[TASK TO COMPLETE] Extract every line below, verbatim.

CAD and scene scripts
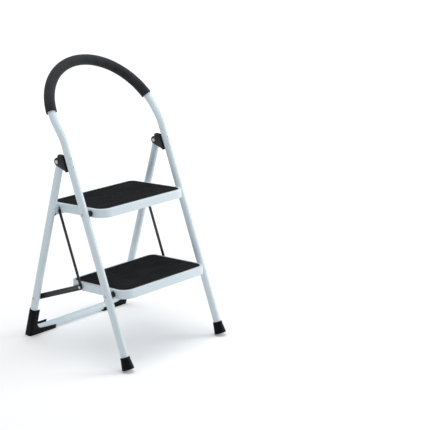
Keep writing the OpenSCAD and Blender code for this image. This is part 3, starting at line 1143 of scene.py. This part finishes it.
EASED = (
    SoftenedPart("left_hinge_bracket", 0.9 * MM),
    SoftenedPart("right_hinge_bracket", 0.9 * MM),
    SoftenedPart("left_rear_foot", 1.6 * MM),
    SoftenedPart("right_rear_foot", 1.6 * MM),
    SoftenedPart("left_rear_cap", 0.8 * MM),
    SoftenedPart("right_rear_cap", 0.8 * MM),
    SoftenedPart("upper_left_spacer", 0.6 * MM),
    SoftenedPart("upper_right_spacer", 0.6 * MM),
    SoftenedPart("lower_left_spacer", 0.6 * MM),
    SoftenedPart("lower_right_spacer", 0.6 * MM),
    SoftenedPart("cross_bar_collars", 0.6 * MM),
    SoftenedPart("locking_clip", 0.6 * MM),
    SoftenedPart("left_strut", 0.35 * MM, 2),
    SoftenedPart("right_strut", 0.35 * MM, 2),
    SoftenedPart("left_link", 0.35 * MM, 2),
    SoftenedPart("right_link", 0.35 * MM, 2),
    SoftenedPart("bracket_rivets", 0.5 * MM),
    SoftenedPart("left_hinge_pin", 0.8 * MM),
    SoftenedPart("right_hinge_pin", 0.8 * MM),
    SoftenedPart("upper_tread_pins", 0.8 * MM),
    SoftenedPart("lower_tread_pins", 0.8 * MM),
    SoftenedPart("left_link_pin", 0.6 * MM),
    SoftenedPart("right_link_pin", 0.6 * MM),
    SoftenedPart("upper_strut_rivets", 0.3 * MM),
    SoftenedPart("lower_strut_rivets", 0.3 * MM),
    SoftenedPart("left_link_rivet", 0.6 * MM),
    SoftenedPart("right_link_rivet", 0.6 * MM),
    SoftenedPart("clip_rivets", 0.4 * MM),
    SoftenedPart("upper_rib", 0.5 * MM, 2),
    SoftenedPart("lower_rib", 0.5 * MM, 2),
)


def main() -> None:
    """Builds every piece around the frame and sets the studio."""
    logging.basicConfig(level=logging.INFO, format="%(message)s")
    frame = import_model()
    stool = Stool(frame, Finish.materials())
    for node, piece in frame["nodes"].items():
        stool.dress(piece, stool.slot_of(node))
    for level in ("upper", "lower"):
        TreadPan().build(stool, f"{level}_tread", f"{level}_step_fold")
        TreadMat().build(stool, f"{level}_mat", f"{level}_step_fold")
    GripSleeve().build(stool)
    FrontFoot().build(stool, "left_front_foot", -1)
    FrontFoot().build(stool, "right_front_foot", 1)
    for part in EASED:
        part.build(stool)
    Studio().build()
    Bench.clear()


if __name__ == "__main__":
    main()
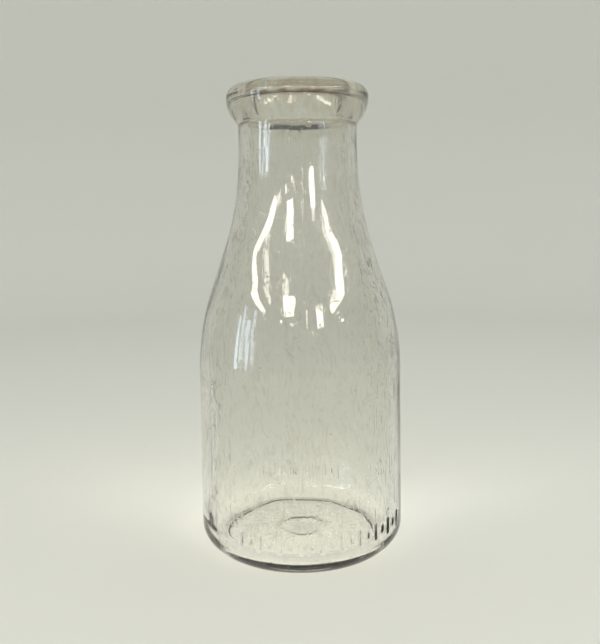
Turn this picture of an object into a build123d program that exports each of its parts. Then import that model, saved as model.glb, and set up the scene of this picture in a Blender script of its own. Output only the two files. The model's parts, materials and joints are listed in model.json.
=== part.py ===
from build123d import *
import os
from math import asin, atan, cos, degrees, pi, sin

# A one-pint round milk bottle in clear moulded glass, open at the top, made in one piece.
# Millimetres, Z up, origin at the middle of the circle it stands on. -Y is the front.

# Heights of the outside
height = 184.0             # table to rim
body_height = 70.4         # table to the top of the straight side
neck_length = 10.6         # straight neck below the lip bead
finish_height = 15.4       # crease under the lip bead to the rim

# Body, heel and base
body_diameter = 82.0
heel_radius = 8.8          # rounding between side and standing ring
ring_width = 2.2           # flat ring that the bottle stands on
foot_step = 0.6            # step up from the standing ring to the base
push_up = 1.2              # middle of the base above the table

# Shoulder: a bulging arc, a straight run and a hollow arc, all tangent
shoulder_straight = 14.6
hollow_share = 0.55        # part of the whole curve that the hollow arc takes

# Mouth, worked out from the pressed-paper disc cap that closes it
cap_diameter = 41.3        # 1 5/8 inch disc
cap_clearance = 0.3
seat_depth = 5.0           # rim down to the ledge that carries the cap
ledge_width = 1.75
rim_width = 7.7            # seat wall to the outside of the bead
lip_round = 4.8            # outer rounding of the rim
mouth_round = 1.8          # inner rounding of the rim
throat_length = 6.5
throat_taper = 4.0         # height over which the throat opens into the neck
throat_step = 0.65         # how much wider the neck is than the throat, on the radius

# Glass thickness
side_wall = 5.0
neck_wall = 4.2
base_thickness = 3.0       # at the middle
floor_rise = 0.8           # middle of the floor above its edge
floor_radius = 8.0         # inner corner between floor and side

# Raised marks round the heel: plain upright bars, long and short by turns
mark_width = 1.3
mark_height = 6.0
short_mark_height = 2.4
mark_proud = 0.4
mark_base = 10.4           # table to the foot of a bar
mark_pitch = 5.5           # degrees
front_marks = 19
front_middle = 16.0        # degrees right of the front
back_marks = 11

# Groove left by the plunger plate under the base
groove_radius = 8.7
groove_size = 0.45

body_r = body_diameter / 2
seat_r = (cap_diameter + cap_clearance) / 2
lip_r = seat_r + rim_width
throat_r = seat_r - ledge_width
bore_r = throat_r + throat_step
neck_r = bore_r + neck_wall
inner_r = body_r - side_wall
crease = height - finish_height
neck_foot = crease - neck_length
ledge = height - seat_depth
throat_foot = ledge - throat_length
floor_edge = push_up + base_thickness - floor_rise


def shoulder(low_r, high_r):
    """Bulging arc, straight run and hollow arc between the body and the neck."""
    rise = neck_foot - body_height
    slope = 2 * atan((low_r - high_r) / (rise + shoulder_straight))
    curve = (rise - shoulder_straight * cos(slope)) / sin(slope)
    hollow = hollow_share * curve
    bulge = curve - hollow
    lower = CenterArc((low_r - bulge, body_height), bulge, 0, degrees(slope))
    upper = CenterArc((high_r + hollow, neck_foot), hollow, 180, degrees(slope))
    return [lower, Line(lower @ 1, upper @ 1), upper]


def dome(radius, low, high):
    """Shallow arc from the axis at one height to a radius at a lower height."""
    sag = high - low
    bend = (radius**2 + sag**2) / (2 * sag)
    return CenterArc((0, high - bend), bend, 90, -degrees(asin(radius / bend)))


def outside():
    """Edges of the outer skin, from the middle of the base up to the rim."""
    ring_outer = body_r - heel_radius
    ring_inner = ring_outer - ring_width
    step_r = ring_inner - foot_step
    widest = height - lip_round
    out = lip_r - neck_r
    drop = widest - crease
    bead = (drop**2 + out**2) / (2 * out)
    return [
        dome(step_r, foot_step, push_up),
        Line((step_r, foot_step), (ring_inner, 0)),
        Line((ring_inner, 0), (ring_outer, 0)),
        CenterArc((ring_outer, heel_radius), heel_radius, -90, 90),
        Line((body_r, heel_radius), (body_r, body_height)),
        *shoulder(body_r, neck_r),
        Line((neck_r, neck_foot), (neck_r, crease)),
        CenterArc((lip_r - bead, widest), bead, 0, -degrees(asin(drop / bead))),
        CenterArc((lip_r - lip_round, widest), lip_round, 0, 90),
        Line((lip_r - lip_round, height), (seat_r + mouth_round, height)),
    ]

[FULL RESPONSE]
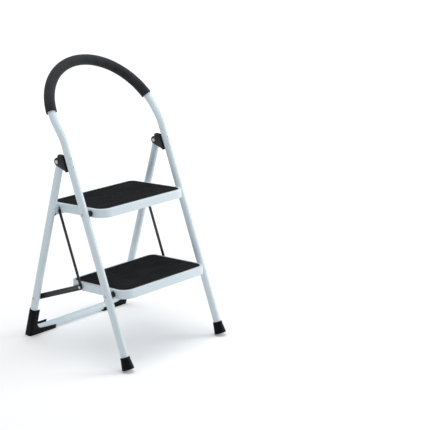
Keep writing the OpenSCAD and Blender code for this image. This is part 3, starting at line 1143 of scene.py. This part finishes it.
EASED = (
    SoftenedPart("left_hinge_bracket", 0.9 * MM),
    SoftenedPart("right_hinge_bracket", 0.9 * MM),
    SoftenedPart("left_rear_foot", 1.6 * MM),
    SoftenedPart("right_rear_foot", 1.6 * MM),
    SoftenedPart("left_rear_cap", 0.8 * MM),
    SoftenedPart("right_rear_cap", 0.8 * MM),
    SoftenedPart("upper_left_spacer", 0.6 * MM),
    SoftenedPart("upper_right_spacer", 0.6 * MM),
    SoftenedPart("lower_left_spacer", 0.6 * MM),
    SoftenedPart("lower_right_spacer", 0.6 * MM),
    SoftenedPart("cross_bar_collars", 0.6 * MM),
    SoftenedPart("locking_clip", 0.6 * MM),
    SoftenedPart("left_strut", 0.35 * MM, 2),
    SoftenedPart("right_strut", 0.35 * MM, 2),
    SoftenedPart("left_link", 0.35 * MM, 2),
    SoftenedPart("right_link", 0.35 * MM, 2),
    SoftenedPart("bracket_rivets", 0.5 * MM),
    SoftenedPart("left_hinge_pin", 0.8 * MM),
    SoftenedPart("right_hinge_pin", 0.8 * MM),
    SoftenedPart("upper_tread_pins", 0.8 * MM),
    SoftenedPart("lower_tread_pins", 0.8 * MM),
    SoftenedPart("left_link_pin", 0.6 * MM),
    SoftenedPart("right_link_pin", 0.6 * MM),
    SoftenedPart("upper_strut_rivets", 0.3 * MM),
    SoftenedPart("lower_strut_rivets", 0.3 * MM),
    SoftenedPart("left_link_rivet", 0.6 * MM),
    SoftenedPart("right_link_rivet", 0.6 * MM),
    SoftenedPart("clip_rivets", 0.4 * MM),
    SoftenedPart("upper_rib", 0.5 * MM, 2),
    SoftenedPart("lower_rib", 0.5 * MM, 2),
)


def main() -> None:
    """Builds every piece around the frame and sets the studio."""
    logging.basicConfig(level=logging.INFO, format="%(message)s")
    frame = import_model()
    stool = Stool(frame, Finish.materials())
    for node, piece in frame["nodes"].items():
        stool.dress(piece, stool.slot_of(node))
    for level in ("upper", "lower"):
        TreadPan().build(stool, f"{level}_tread", f"{level}_step_fold")
        TreadMat().build(stool, f"{level}_mat", f"{level}_step_fold")
    GripSleeve().build(stool)
    FrontFoot().build(stool, "left_front_foot", -1)
    FrontFoot().build(stool, "right_front_foot", 1)
    for part in EASED:
        part.build(stool)
    Studio().build()
    Bench.clear()


if __name__ == "__main__":
    main()
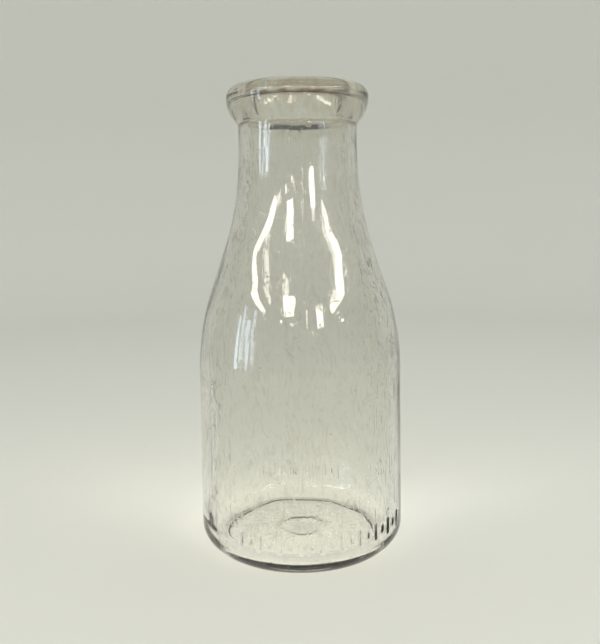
Turn this picture of an object into a build123d program that exports each of its parts. Then import that model, saved as model.glb, and set up the scene of this picture in a Blender script of its own. Output only the two files. The model's parts, materials and joints are listed in model.json.
=== part.py ===
from build123d import *
import os
from math import asin, atan, cos, degrees, pi, sin

# A one-pint round milk bottle in clear moulded glass, open at the top, made in one piece.
# Millimetres, Z up, origin at the middle of the circle it stands on. -Y is the front.

# Heights of the outside
height = 184.0             # table to rim
body_height = 70.4         # table to the top of the straight side
neck_length = 10.6         # straight neck below the lip bead
finish_height = 15.4       # crease under the lip bead to the rim

# Body, heel and base
body_diameter = 82.0
heel_radius = 8.8          # rounding between side and standing ring
ring_width = 2.2           # flat ring that the bottle stands on
foot_step = 0.6            # step up from the standing ring to the base
push_up = 1.2              # middle of the base above the table

# Shoulder: a bulging arc, a straight run and a hollow arc, all tangent
shoulder_straight = 14.6
hollow_share = 0.55        # part of the whole curve that the hollow arc takes

# Mouth, worked out from the pressed-paper disc cap that closes it
cap_diameter = 41.3        # 1 5/8 inch disc
cap_clearance = 0.3
seat_depth = 5.0           # rim down to the ledge that carries the cap
ledge_width = 1.75
rim_width = 7.7            # seat wall to the outside of the bead
lip_round = 4.8            # outer rounding of the rim
mouth_round = 1.8          # inner rounding of the rim
throat_length = 6.5
throat_taper = 4.0         # height over which the throat opens into the neck
throat_step = 0.65         # how much wider the neck is than the throat, on the radius

# Glass thickness
side_wall = 5.0
neck_wall = 4.2
base_thickness = 3.0       # at the middle
floor_rise = 0.8           # middle of the floor above its edge
floor_radius = 8.0         # inner corner between floor and side

# Raised marks round the heel: plain upright bars, long and short by turns
mark_width = 1.3
mark_height = 6.0
short_mark_height = 2.4
mark_proud = 0.4
mark_base = 10.4           # table to the foot of a bar
mark_pitch = 5.5           # degrees
front_marks = 19
front_middle = 16.0        # degrees right of the front
back_marks = 11

# Groove left by the plunger plate under the base
groove_radius = 8.7
groove_size = 0.45

body_r = body_diameter / 2
seat_r = (cap_diameter + cap_clearance) / 2
lip_r = seat_r + rim_width
throat_r = seat_r - ledge_width
bore_r = throat_r + throat_step
neck_r = bore_r + neck_wall
inner_r = body_r - side_wall
crease = height - finish_height
neck_foot = crease - neck_length
ledge = height - seat_depth
throat_foot = ledge - throat_length
floor_edge = push_up + base_thickness - floor_rise


def shoulder(low_r, high_r):
    """Bulging arc, straight run and hollow arc between the body and the neck."""
    rise = neck_foot - body_height
    slope = 2 * atan((low_r - high_r) / (rise + shoulder_straight))
    curve = (rise - shoulder_straight * cos(slope)) / sin(slope)
    hollow = hollow_share * curve
    bulge = curve - hollow
    lower = CenterArc((low_r - bulge, body_height), bulge, 0, degrees(slope))
    upper = CenterArc((high_r + hollow, neck_foot), hollow, 180, degrees(slope))
    return [lower, Line(lower @ 1, upper @ 1), upper]


def dome(radius, low, high):
    """Shallow arc from the axis at one height to a radius at a lower height."""
    sag = high - low
    bend = (radius**2 + sag**2) / (2 * sag)
    return CenterArc((0, high - bend), bend, 90, -degrees(asin(radius / bend)))


def outside():
    """Edges of the outer skin, from the middle of the base up to the rim."""
    ring_outer = body_r - heel_radius
    ring_inner = ring_outer - ring_width
    step_r = ring_inner - foot_step
    widest = height - lip_round
    out = lip_r - neck_r
    drop = widest - crease
    bead = (drop**2 + out**2) / (2 * out)
    return [
        dome(step_r, foot_step, push_up),
        Line((step_r, foot_step), (ring_inner, 0)),
        Line((ring_inner, 0), (ring_outer, 0)),
        CenterArc((ring_outer, heel_radius), heel_radius, -90, 90),
        Line((body_r, heel_radius), (body_r, body_height)),
        *shoulder(body_r, neck_r),
        Line((neck_r, neck_foot), (neck_r, crease)),
        CenterArc((lip_r - bead, widest), bead, 0, -degrees(asin(drop / bead))),
        CenterArc((lip_r - lip_round, widest), lip_round, 0, 90),
        Line((lip_r - lip_round, height), (seat_r + mouth_round, height)),
    ]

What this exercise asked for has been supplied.